_Prompt_
Transcribe only part of the material below: the lines from the one containing "Rectangle(usb_width - 2" through the one containing "if empty is", inclusive, exactly as written.

_Records to use_
==============================

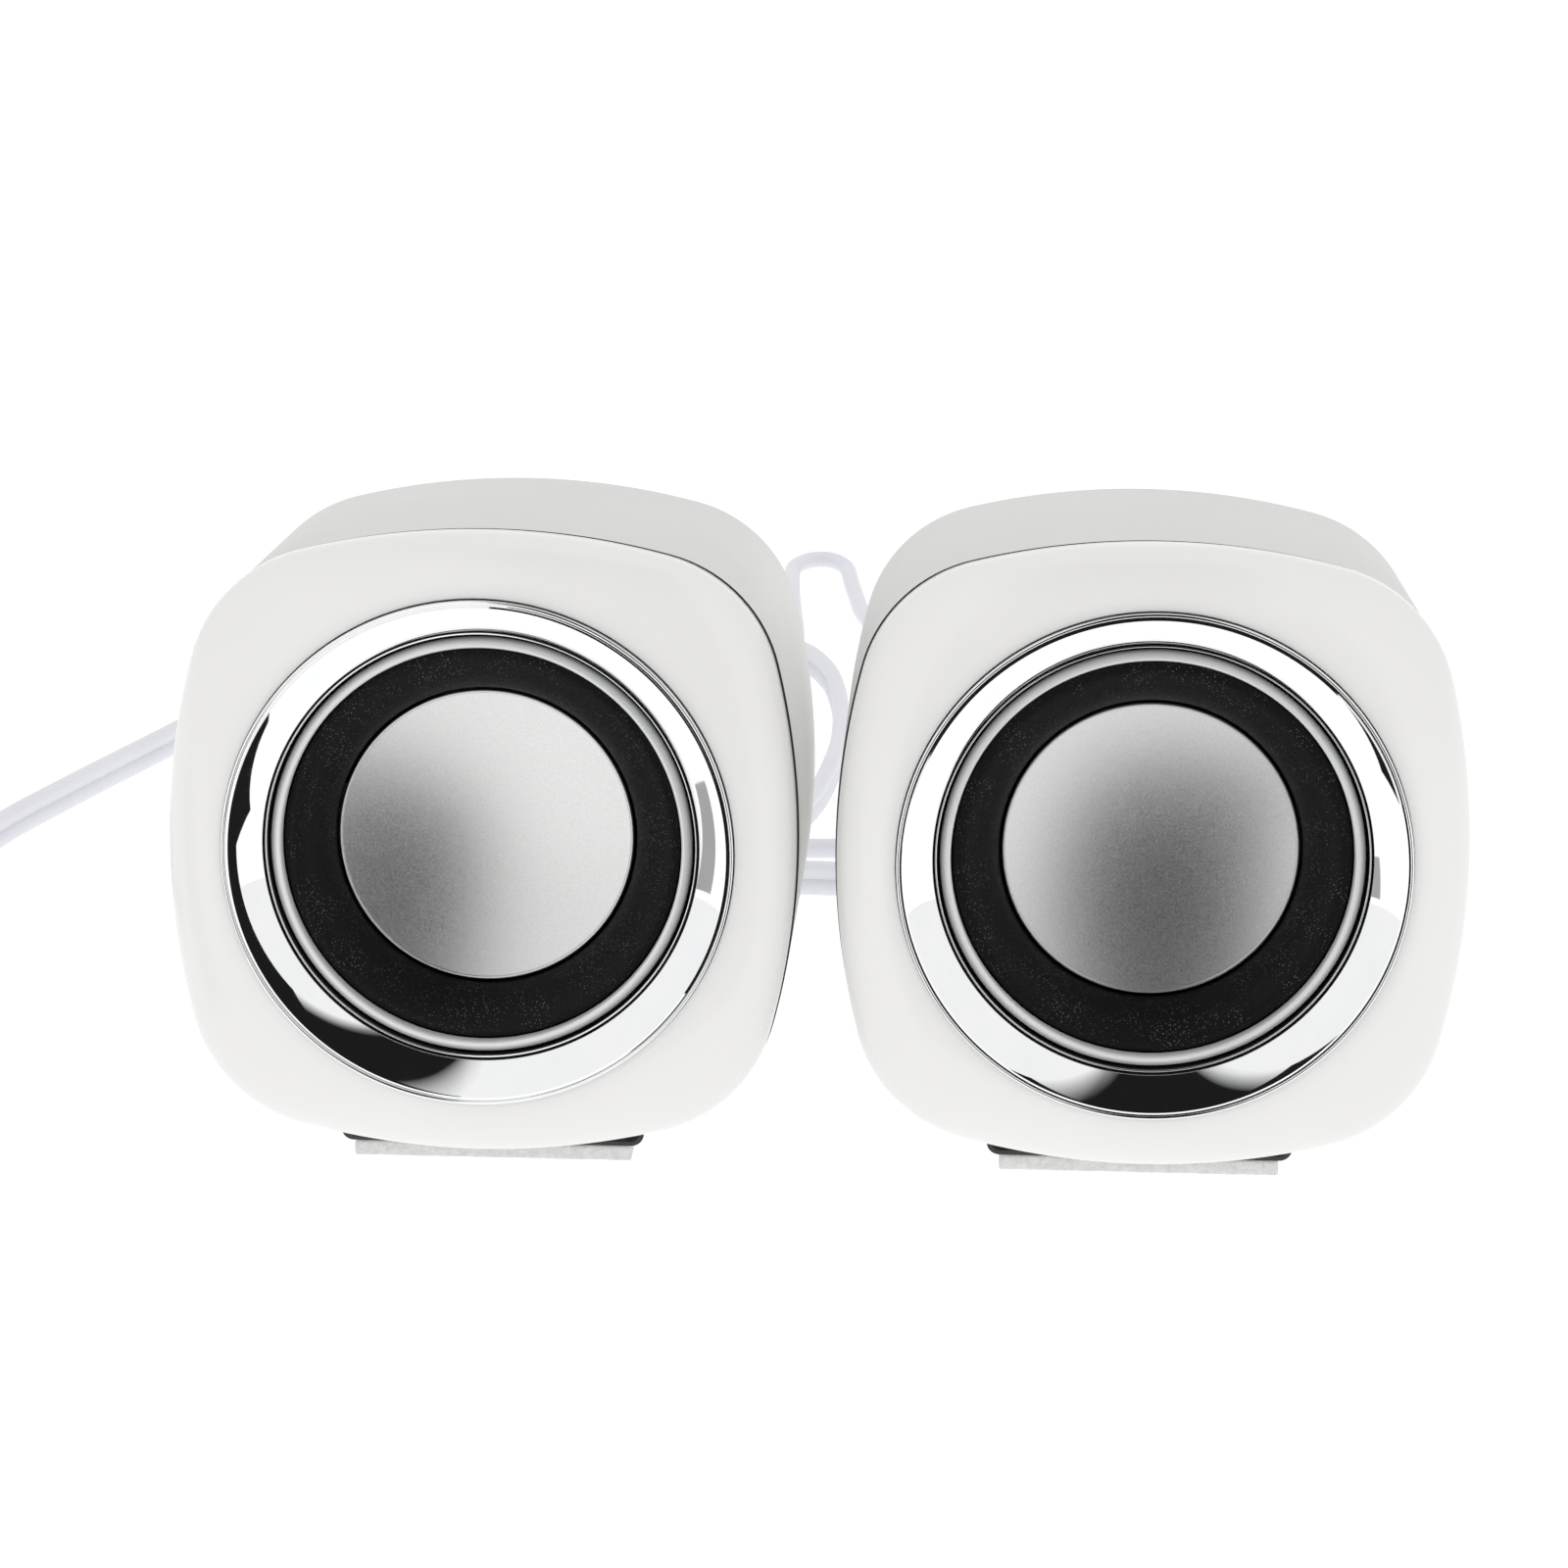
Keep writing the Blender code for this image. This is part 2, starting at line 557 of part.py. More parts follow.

==============================

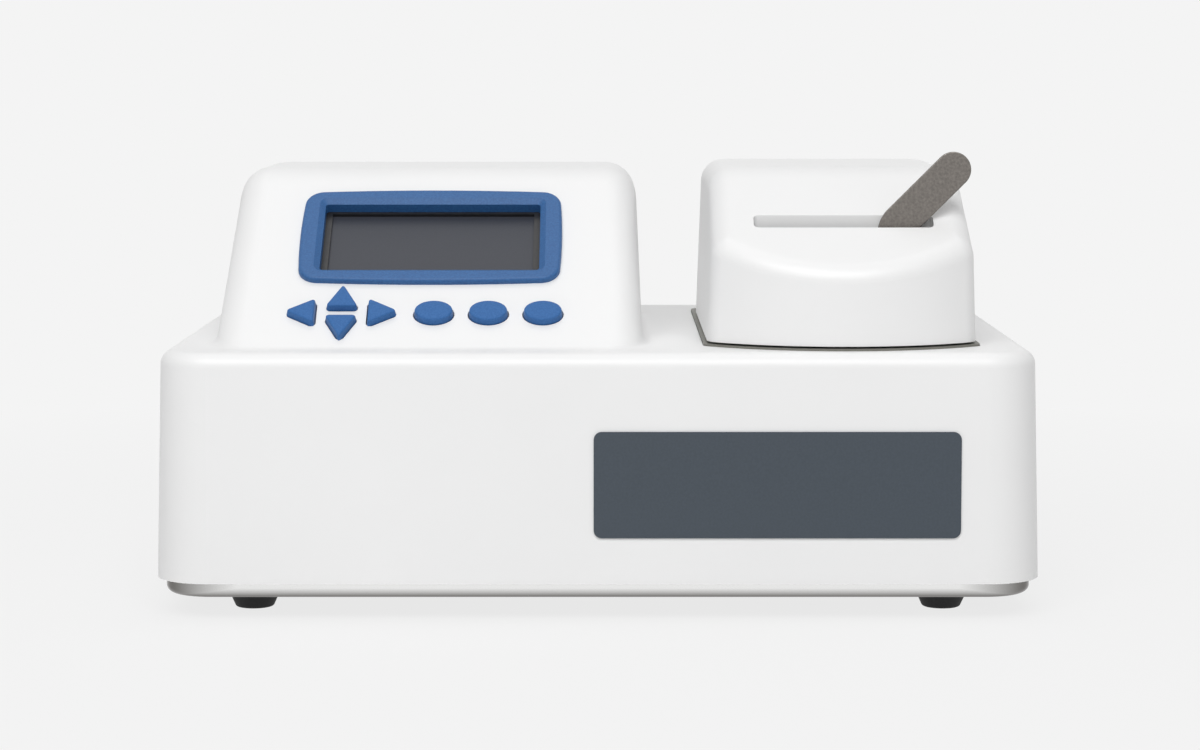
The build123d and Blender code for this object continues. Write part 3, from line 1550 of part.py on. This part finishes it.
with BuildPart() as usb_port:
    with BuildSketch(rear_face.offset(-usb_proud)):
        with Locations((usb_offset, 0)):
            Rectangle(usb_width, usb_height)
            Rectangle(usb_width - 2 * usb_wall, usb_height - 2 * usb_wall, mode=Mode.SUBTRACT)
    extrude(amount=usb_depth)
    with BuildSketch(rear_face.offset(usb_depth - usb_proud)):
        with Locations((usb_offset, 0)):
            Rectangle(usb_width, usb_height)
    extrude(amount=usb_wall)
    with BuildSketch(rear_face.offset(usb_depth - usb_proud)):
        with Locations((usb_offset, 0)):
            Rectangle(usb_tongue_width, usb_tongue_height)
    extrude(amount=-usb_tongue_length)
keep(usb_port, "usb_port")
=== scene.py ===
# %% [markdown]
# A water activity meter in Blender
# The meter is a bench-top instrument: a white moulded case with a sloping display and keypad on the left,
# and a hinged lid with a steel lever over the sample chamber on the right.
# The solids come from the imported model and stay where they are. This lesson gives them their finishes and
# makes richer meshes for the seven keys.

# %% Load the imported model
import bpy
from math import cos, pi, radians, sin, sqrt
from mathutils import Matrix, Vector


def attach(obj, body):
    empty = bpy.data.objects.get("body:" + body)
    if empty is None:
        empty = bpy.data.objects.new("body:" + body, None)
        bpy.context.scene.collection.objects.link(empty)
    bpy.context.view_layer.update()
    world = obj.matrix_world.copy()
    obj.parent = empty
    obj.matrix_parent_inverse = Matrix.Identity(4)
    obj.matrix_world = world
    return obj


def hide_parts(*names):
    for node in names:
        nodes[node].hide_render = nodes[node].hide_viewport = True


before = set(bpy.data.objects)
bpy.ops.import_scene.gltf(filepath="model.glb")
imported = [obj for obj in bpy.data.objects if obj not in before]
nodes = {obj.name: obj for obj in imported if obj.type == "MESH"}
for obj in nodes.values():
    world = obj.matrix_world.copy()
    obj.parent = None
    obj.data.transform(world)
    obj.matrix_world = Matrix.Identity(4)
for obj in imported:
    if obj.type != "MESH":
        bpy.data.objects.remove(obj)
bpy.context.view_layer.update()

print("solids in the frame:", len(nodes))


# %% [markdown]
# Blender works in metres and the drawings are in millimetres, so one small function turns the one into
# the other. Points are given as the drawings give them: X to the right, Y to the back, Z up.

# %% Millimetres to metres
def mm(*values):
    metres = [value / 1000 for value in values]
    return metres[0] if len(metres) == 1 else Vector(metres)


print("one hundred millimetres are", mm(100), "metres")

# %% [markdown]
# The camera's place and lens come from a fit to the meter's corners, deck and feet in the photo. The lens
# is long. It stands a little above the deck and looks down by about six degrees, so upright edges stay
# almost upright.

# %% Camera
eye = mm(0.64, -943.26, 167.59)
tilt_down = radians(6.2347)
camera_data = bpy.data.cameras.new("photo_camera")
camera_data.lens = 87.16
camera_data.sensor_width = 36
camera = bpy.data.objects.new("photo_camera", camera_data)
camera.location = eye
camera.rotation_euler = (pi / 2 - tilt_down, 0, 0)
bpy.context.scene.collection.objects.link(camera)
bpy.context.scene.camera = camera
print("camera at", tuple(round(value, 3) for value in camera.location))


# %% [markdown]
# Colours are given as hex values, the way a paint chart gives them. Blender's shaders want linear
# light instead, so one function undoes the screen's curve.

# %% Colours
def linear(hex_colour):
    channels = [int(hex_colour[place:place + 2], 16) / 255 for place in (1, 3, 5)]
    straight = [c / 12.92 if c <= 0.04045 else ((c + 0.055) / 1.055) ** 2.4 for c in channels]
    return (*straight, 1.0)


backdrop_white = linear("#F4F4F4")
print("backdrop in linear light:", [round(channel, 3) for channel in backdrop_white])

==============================

_Response for this exercise_
            Rectangle(usb_width - 2 * usb_wall, usb_height - 2 * usb_wall, mode=Mode.SUBTRACT)
    extrude(amount=usb_depth)
    with BuildSketch(rear_face.offset(usb_depth - usb_proud)):
        with Locations((usb_offset, 0)):
            Rectangle(usb_width, usb_height)
    extrude(amount=usb_wall)
    with BuildSketch(rear_face.offset(usb_depth - usb_proud)):
        with Locations((usb_offset, 0)):
            Rectangle(usb_tongue_width, usb_tongue_height)
    extrude(amount=-usb_tongue_length)
keep(usb_port, "usb_port")
=== scene.py ===
# %% [markdown]
# A water activity meter in Blender
# The meter is a bench-top instrument: a white moulded case with a sloping display and keypad on the left,
# and a hinged lid with a steel lever over the sample chamber on the right.
# The solids come from the imported model and stay where they are. This lesson gives them their finishes and
# makes richer meshes for the seven keys.

# %% Load the imported model
import bpy
from math import cos, pi, radians, sin, sqrt
from mathutils import Matrix, Vector


def attach(obj, body):
    empty = bpy.data.objects.get("body:" + body)
    if empty is None:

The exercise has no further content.